Rating: PG-13+ (Language, domestic violence, harsh circumstances of the characters and their loved ones.)

Recommendation: Senior in high school and up. Maybe even college, but it is definitely worth reading!

A Woman’s Place

A Woman’s Place by Lynn Austin

(Summary taken from the inside book jacket) “Virginia Mitchell watched her husband carve the Sunday pot roast and wondered if he was having an affair. He showed more interest in the way the meat was cooked than he did in her. But maybe it was better if she didn’t know for certain. This way she wouldn’t be forced to decide whether to live with the knowledge in silence, forgive him, or leave him. She found it difficult enough to decide what to fix for dinner, let alone wrestle with questions of infidelity and trust….Virginia’s insecurity regarding her marriage casts a pall over her future. But with the devastating news of America’s entrance into WWII. Ginny feels called to make a difference. As she embarks on this journey, she’ll meet three other women–and in the process, change her world.”)
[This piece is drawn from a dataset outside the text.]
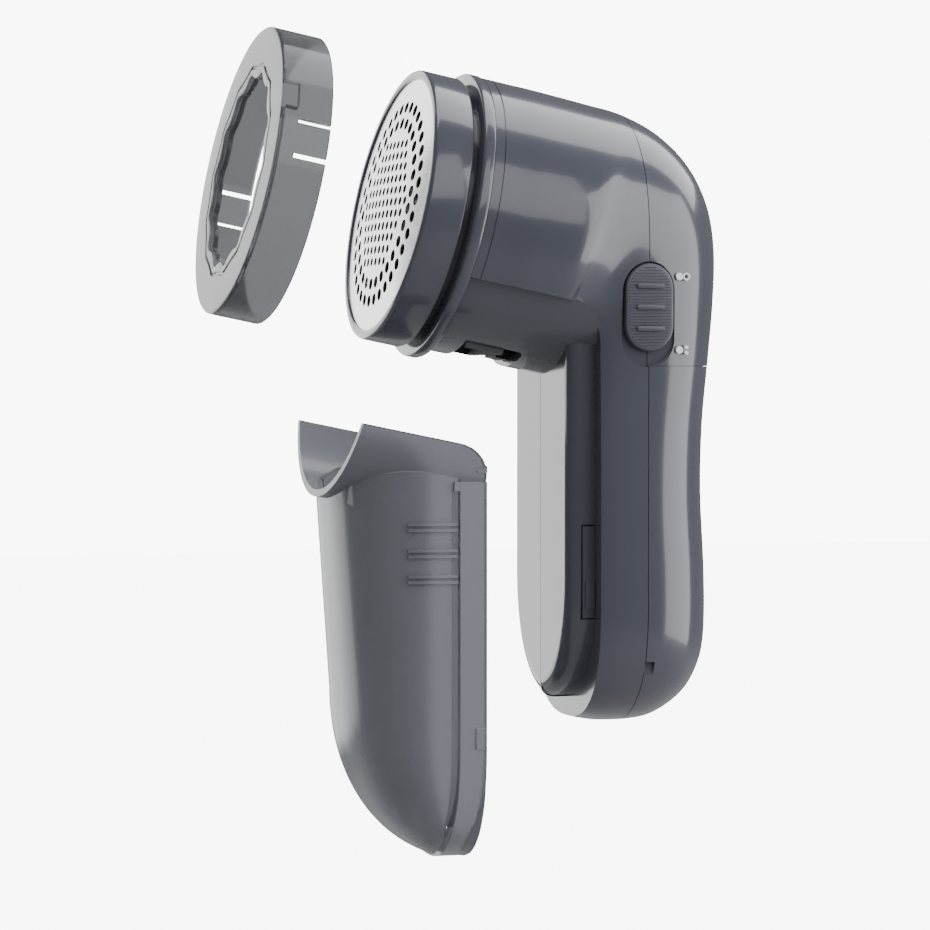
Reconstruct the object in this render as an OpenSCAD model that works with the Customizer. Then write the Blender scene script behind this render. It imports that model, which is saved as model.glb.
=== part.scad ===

I liked this book a lot. I found it so interesting to learn about these four (and later on, a fifth) women and their lives. I liked how their lives intertwined, and how they forged friendships and also how they forged a way for women into the workplace during the WWII era. I liked each of the characters, and felt as if I could walk into their world and fit right in. It did take me awhile to get them straight, and remember who was who, but by the end they felt like my friends. I liked how each of them dealt with her own trials, and yet they all faced many of the same trials together. They helped each other, and came to rely on each other. The men in the book made me furious. I did like Earl. Ginny’s husband drove me crazy! And the men workers at the factory were awful. I found it difficult to believe that some of those problems existed in the 1940’s. I knew women worked during WWII because I have seen the Rosie the Riveter poster:

but I’d never thought about how that made the men feel, or what those women did once the war was over. I enjoyed this book and recommend it.

The writing style is hard to get used to at the beginning, but becomes easier by the end. It is a little slow in some parts, but it was engaging enough to keep me reading. There are some scenes in the book that are difficult to read because of the way the people were treated. There is some harsh racial violence (beatings, and a terrible “accident”) and you learn of characters dying in the war. There is some language. One of the characters has a habit of drinking and getting drunk. There is a little bit of a Christian message in the book because a couple of the characters discuss God and His influence in their lives.

Rating: PG-13+ (Racial beatings, a so-called “accident,” characters dying in the war, sparse language, drinking, and Ginny wondering about an affair.)

Recommendation: High School and Up. I took a Women’s History class in high school, and this would have been a great read for that class. It is fiction, but it’s great to see a different viewpoint of WWII.